Martin Zwilling is a veteran startup mentor, executive, author, and angel investor who has often stated that creating and building a business is not a one-man show, even though it usually springs from the mind and determination of one person. But taking an idea to a business success requires many people to work together effectively, and that requires entrepreneurial leadership.

Leadership is not a skill one is born with, but it can be learned and honed from experience and failures. He cites six avenues of learning for new entrepreneurs to activate their leadership skills that are included in a new book, "The Leader's Checklist," by Michael Useem, the Director of the Wharton School's Center for Leadership and Change Management.

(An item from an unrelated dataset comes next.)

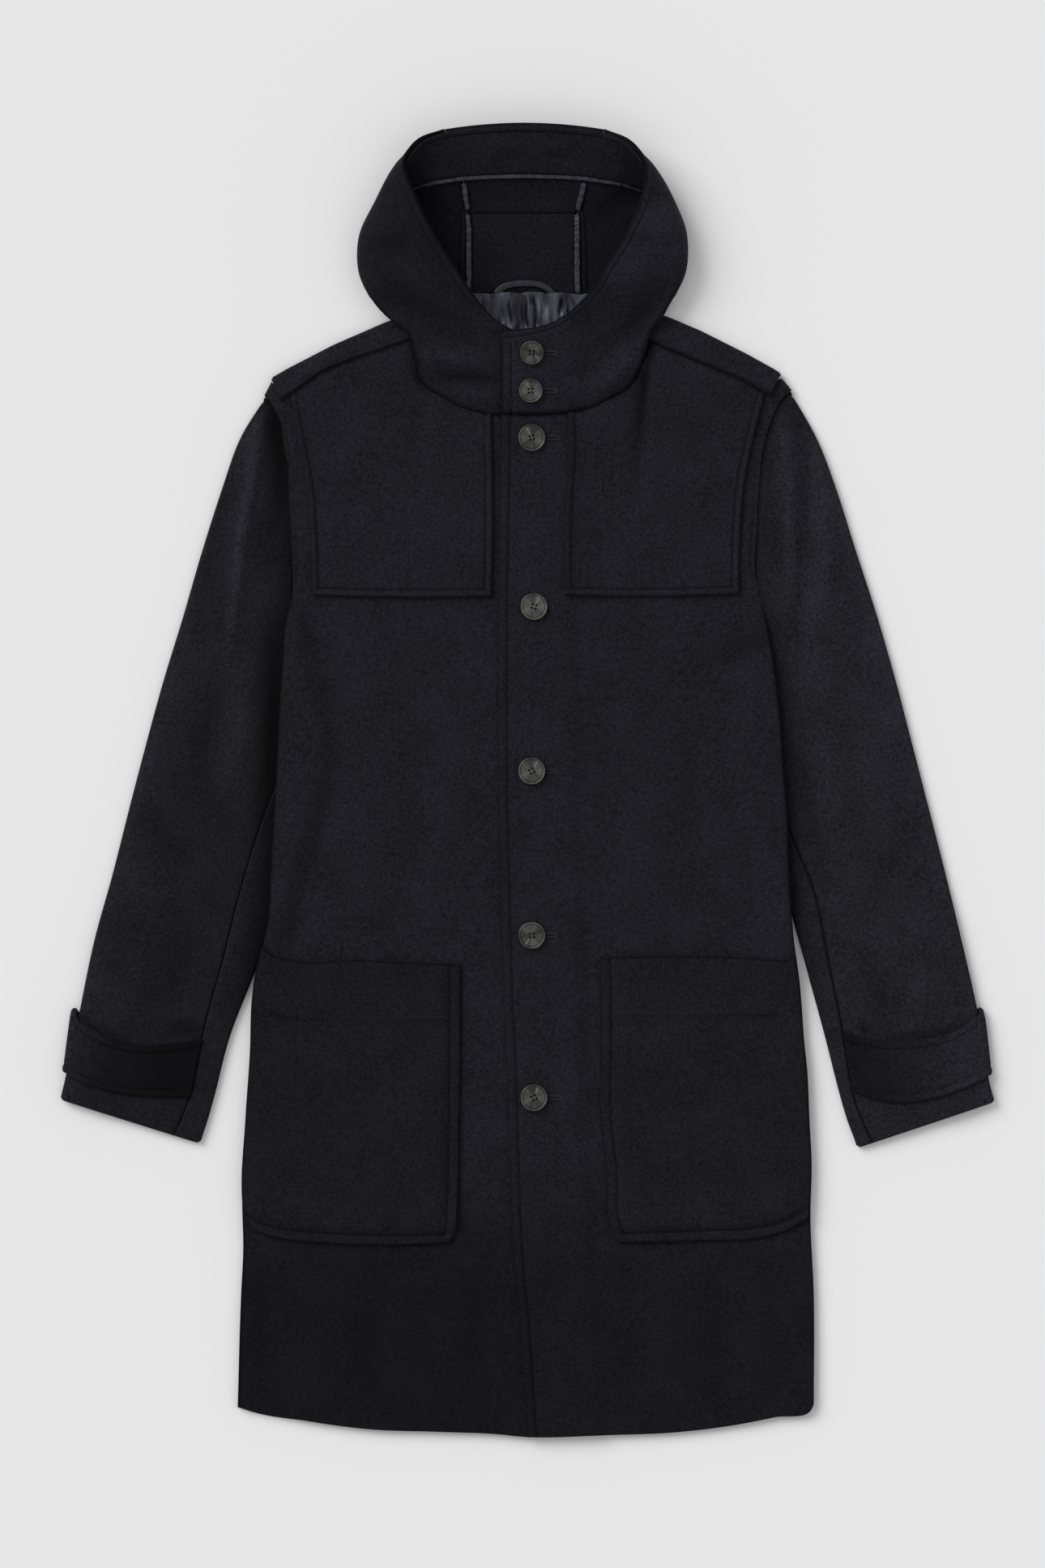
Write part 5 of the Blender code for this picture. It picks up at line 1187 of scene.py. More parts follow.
# ------------------------------------------------------------------ hood crown, back and facing
# A narrow panel of melton runs over the head between the two sides and down the inside of the neck,
# in two lengths joined by a cross seam. A facing of thin wool lies inside the rim, its inner edge
# bound in satin.
FACING_ROWS = 21
FACING_WOOL = 1.5
BINDING_WIDTH = 4.5
FACING_WRINKLES = [
    ([(16, 573), (28, 568), (42, 566)], 3.5, 1.6, "both"),
    ([(12, 564), (26, 560), (44, 558)], 3.5, -1.5, "both"),
    ([(20, 558), (32, 552), (46, 549)], 3.0, 1.2, "both"),
    ([(-44, 566), (-20, 570), (4, 572)], 5.0, 0.8, "both"),
    ([(-30, 556), (-8, 560), (10, 560)], 5.0, -0.8, "both"),
    ([(66, 566), (72, 556), (76, 546)], 4.0, -1.0, "both"),
    ([(-88, 562), (-84, 552), (-82, 544)], 4.0, -0.9, "both"),
]
BACK_WRINKLES = [
    ([(-40, 500), (0, 503), (38, 501)], 3, 0.6, "both"), ([(28, 508), (34, 503), (40, 497)], 3, 0.9, "both"),
    ([(-42, 455), (-38, 480), (-42, 505)], 5, 0.5, "both"),
    ([(20, 470), (26, 490), (24, 505)], 7, -0.4, "both"),
]

inside_right = np.concatenate([side_right[0][:BOWL_ROWS], side_right[1][:, 1:]], axis=1)
inside_left = np.concatenate([side_left[0][:BOWL_ROWS], side_left[1][:, 1:]], axis=1)
crown_shares = spaced(140, 3.4, start=(0, 0.35, 1.4), end=(0, 0.35, 1.4))[None, :, None]
crown_grid = inside_right[0][:, None] * (1 - crown_shares) + inside_left[0][:, None] * crown_shares
depth = np.linspace(1, 0, len(crown_grid))[:, None]
crown_grid[..., 1] += 6.0 * (1 - (2 * crown_shares[..., 0] - 1) ** 2) * depth
# The crown and the hood's back are evenly darkened by painted shade.
crown = curved_piece("hood_crown_cloth", crown_grid[:, 1:-1], WOOL, wool, painted_shade=0.3)
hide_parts("hood_crown")

x = np.linspace(-52.8, 44.8, 40)[None]
share = np.linspace(0, 1, 32)[:, None]
low = np.interp(x, *np.array(SHOULDER, dtype=float).T) - 1.5
y = low * (1 - share) + 511.4 * share
x = np.broadcast_to(x, y.shape)
hood_back_grid = np.stack([x, y, BACK_MIDDLE + folds(x, y, BACK_WRINKLES)], axis=2)
# Even painted shade, as on the crown.
hood_back = curved_piece("hood_back_cloth", hood_back_grid, WOOL, wool, painted_shade=0.3)
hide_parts("hood_back")

joined = np.concatenate([inside_right[FACING_ROWS:0:-1].transpose(1, 0, 2), crown_grid[:, 1:-1],
                         inside_left[1:FACING_ROWS + 1].transpose(1, 0, 2)], axis=1)
foot_column = side_right[0].shape[1] - 1 + TURN_COLUMNS
facing_lines = joined[[2, 9, 20, 28, foot_column - 5, foot_column - 1]]
facing_rise = WOOL / 2 + 1.1 + FACING_WOOL / 2
facing_grid = rounded(facing_lines + surface_normals(facing_lines) * facing_rise, np.linspace(0, 5, 51))
from_rim = edge_distances(facing_grid)["bottom"]
facing_relief = sewn_edge(from_rim, edge_distances(facing_grid)["left"], 5.6, 0.3, 0.9)
facing_grid = facing_grid + surface_normals(facing_grid) * facing_relief[..., None]
rumple = folds(facing_grid[..., 0], facing_grid[..., 1], FACING_WRINKLES)
facing_grid[..., 2] += rumple * smooth_step((from_rim - 8) / 6)
# Painted shade at the facing's stitching and in its wrinkles' troughs, and painted highlight on their ridges.
facing = curved_piece("hood_facing_cloth", facing_grid, FACING_WOOL, wool,
                      painted_shade=0.12 - 0.1 * rumple + 0.8 * bell(from_rim - 5.6, 0.9))
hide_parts("hood_facing")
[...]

  1. Study leadership moments. A first step is to become a self-directed student of leadership. This study can take many forms: reading leaders' biographies, witnessing leaders in action, and joining leadership development programs. What's critical is witnessing how others have worked with a full checklist or fallen short, often a powerful reminder to examine whether you are employing all the necessary principles.

  2. Solicit coaching and mentoring. Solicit personal feedback from individuals who can provide informed, fine-grained advice on not only the leadership capacities that you already exhibit but those that require better display. It is hard to correct what you don't know you are not doing.

  3. Accept stretch experiences. Ask for and accept new responsibilities outside your comfort zone. By testing fresh territories and experiencing the setbacks they can bring, you can grow to appreciate the shortfalls in your own leadership style even as you learn to more consistently apply it.

  4. Conduct after-action reviews of personal leadership moments. Look back on leadership actions just taken, asking what worked, what was not invoked, and even what was missing from the original checklist. Through such efforts, entrepreneurs who actively pursue feedback from their team and their customers are on the road to success.

  5. Endure extremely stressful leadership moments. Transform a difficult experience into a learning opportunity. We often learn as much from setbacks as successes-sometimes we learn even more from setbacks than successes-and with unflinching study of the stumbles, you have a greater readiness to apply real leadership the next time.

  6. Experience the leadership moments of others. Try to vicariously or directly experience a leadership moment of a mentor or peer. When you walk in another's shoes during a critical test of leadership, you will build a better appreciation for when and how to invoke your own leadership elements.

The core principles of leadership for every entrepreneur include articulating a vision, thinking and acting strategically, acting decisively, communicating persuasively, motivating the team, building relationships, and building leadership in others.

Of course, these need to be customized for every culture and every business environment. In every environment, there is a final and most vital leadership principle – common purpose comes first and personal self-interest comes last.